The public defenders in seven states have finally refused to take on any new cases. It’s about time. If I walked into court to defend my client and had never talked him, never previously opened his file, never discovered the witnesses against him, much less interviewed them, never reviewed the evidence in the hands of the prosecution, never demanded my clients rights to discovery, never read the cases relevant to the case at hand, never prepared the cross examination of the witnesses against my client, never …and on and on, I would be guilty of legal malpractice.

Every public defender who purports to represent an accused under circumstances in which he or she has neither the time nor the resources to fully defend the client is guilty of malpractice. These public defenders cannot be saved from malpractice because they are crushed under a ridiculous case load – some with even as many as five hundred cases or more. No one who was accused with such an attorney has received a fair trial and every such accused is entitled to an appeal on that basis alone. The judge must not sentence the accused under these circumstances because the judge would be taking part in a fraud on the system. Yet hundreds of thousands of indigent persons go to prison each year under circumstances no better than those outlined above.

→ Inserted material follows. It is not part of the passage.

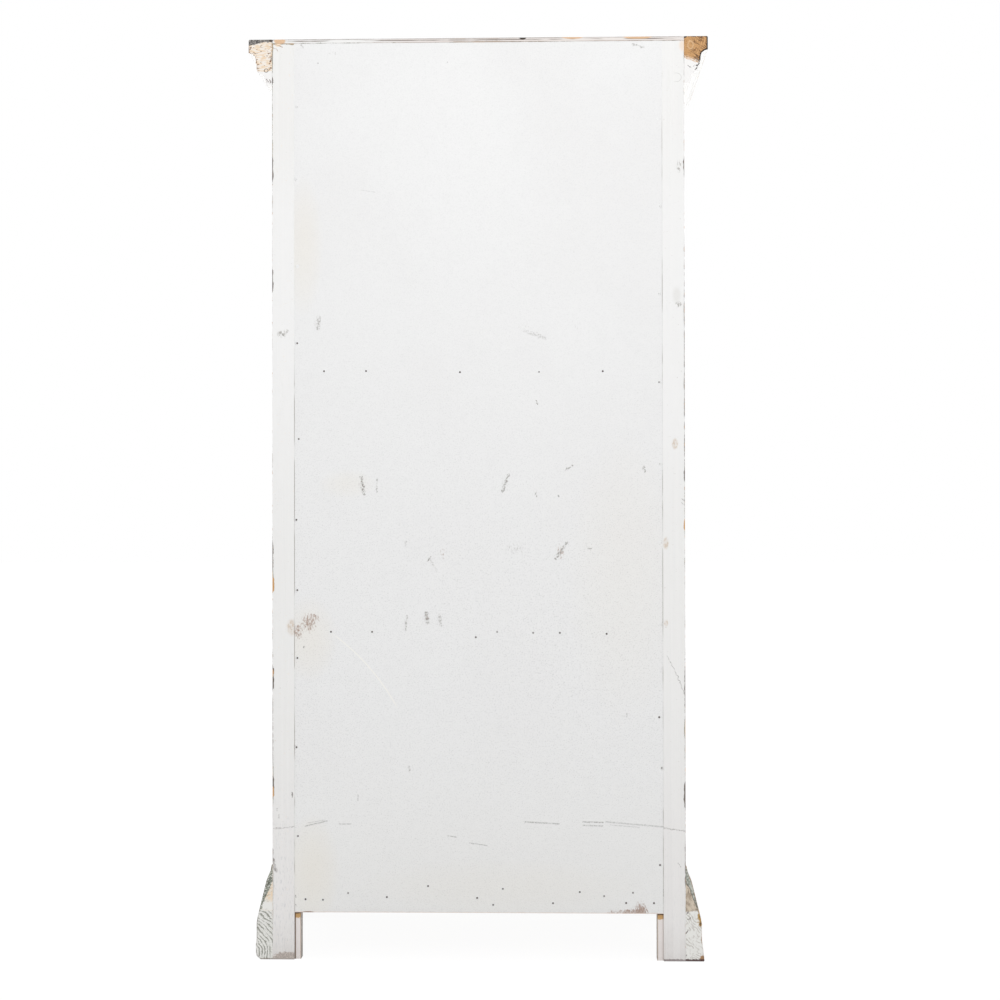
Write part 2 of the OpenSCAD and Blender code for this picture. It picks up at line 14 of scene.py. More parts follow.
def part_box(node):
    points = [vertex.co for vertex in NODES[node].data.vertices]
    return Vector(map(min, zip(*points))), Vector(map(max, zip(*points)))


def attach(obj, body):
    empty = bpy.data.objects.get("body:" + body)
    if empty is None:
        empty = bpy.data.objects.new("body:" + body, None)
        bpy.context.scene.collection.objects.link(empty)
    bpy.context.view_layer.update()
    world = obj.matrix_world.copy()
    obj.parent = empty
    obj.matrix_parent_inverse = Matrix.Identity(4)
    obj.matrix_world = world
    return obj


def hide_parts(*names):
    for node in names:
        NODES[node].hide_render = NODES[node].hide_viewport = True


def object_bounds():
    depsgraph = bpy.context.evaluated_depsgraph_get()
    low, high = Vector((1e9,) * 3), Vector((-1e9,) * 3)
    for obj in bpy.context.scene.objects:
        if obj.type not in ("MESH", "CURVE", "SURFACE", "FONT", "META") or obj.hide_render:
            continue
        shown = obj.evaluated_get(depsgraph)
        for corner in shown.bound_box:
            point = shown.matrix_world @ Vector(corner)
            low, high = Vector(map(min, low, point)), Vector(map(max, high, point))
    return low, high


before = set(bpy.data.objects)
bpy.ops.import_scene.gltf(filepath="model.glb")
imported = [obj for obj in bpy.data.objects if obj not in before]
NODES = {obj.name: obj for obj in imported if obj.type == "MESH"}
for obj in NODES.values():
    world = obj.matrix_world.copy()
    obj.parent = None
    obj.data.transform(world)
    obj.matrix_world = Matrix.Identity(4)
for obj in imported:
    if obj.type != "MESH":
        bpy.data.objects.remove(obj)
CAD_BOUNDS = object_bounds()
MM = 0.001

# ------------------------------------------------------------------ places that follow from the frame

Y_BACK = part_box("back_panel")[1].y
Y_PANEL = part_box("back_panel")[0].y
Y_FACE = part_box("sill_rail")[0].y
X_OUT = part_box("rear_post_right")[1].x
TOP_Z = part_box("top_board")[1].z
SHEET_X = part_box("back_panel")[1].x
SHEET_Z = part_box("back_panel")[0].z

# ------------------------------------------------------------------ colours, as linear light

COAT = (0.86, 0.856, 0.845)
COAT_WARM = (0.83, 0.80, 0.755)
COAT_COOL = (0.80, 0.81, 0.82)
UNDERCOAT = (0.30, 0.31, 0.27)
PINE_PALE = (0.70, 0.52, 0.31)
PINE_DARK = (0.46, 0.26, 0.11)
PINE_WORN = (0.40, 0.27, 0.15)
PEACH = (0.86, 0.70, 0.52)
GRIME_AND_SHADE = (0.055, 0.042, 0.034)
KNOT = (0.17, 0.085, 0.04)
SMUDGE = (0.36, 0.345, 0.32)
RUST = (0.30, 0.16, 0.10)
CREAM = (0.83, 0.76, 0.62)
WHITE = (1, 1, 1)


# ------------------------------------------------------------------ shader nodes

def add_node(tree, kind, inputs=(), **settings):
    """Adds a shader node. Its inputs hold sockets, values worked out by a Graph, or plain numbers."""
    node = tree.nodes.new(kind)
    for key, value in settings.items():
        setattr(node, key, value)
    for key, value in dict(inputs).items():
        entry = node.inputs[key]
        value = value.socket if isinstance(value, Value) else value
        if isinstance(value, bpy.types.NodeSocket):
            tree.links.new(value, entry)
        elif entry.type == "RGBA" and len(value) == 3:
            entry.default_value = (*value, 1)
        else:
            entry.default_value = value
    return node


class Value:
    """What a node of a Graph puts out. Sums with it add nodes, and a comparison gives 1 or 0."""

    def __init__(self, graph, socket):
        self.graph, self.socket = graph, socket

    def __add__(self, other):
        return self.graph.math("ADD", self, other)

    __radd__ = __add__

    def __sub__(self, other):
        return self.graph.math("SUBTRACT", self, other)

    def __rsub__(self, other):
        return self.graph.math("SUBTRACT", other, self)

    def __mul__(self, other):
        return self.graph.math("MULTIPLY", self, other)

    def __gt__(self, other):
        return self.graph.math("GREATER_THAN", self, other)

    def __lt__(self, other):
        return self.graph.math("LESS_THAN", self, other)

    def __abs__(self):
        return self.graph.math("ABSOLUTE", self)

    def spread(self, size):
        """Noise from 0 to 1 made to reach about size to each side of zero."""
        return self.graph.math("MULTIPLY_ADD", self, 2.0 * size, -size)

    def ramp(self, start, end, low=0.0, high=1.0):
        """Smooth rise from low, at start, to high, at end. It falls where end is under start."""
        inputs = {0: self, 1: start, 2: end, 3: low, 4: high}
        return self.graph.add("ShaderNodeMapRange", inputs, interpolation_type="SMOOTHSTEP")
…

When I was coming up as a young prosecutor, the defendants were represented pro bono by the lawyers in the local bar. It was part of the duty of members of the bar to take part in the justice system. Today that idea is unheard of. The practice of law is first and foremost a money-making profession. I see nothing wrong with that notion, but what about giving back?

Every trial lawyer should be required to take on a couple of pro bono cases every year. At our office we have a separate pro bono law firm and have for over ten years. It often brings us more satisfaction than our big money wins. The job of a lawyer is to represent the people – the lost, the forgotten, the damned, the hated, the voiceless and the poor. Indeed, God forbid, we may one day become one of those who are entitled to representation but cannot afford it.

Every time an accused goes to prison without having received a fair trial we are one step closer to the loss of our own freedoms. Our rights are, in fact, being fought for by public defenders who can never fulfill their duty to their clients because of their pathetic, impossible, caseloads. When they fail, we are in danger. Our system becomes a hypocritical charade. And we prove, once and for all, that the promised justice for all in America is an evil lie that is imposed on the poor.

If only those with money can receive justice, then how can we permit our children to recite a horrible falsehood in school when they chant, “with liberty and justice for all.” That can no longer be the truth in America.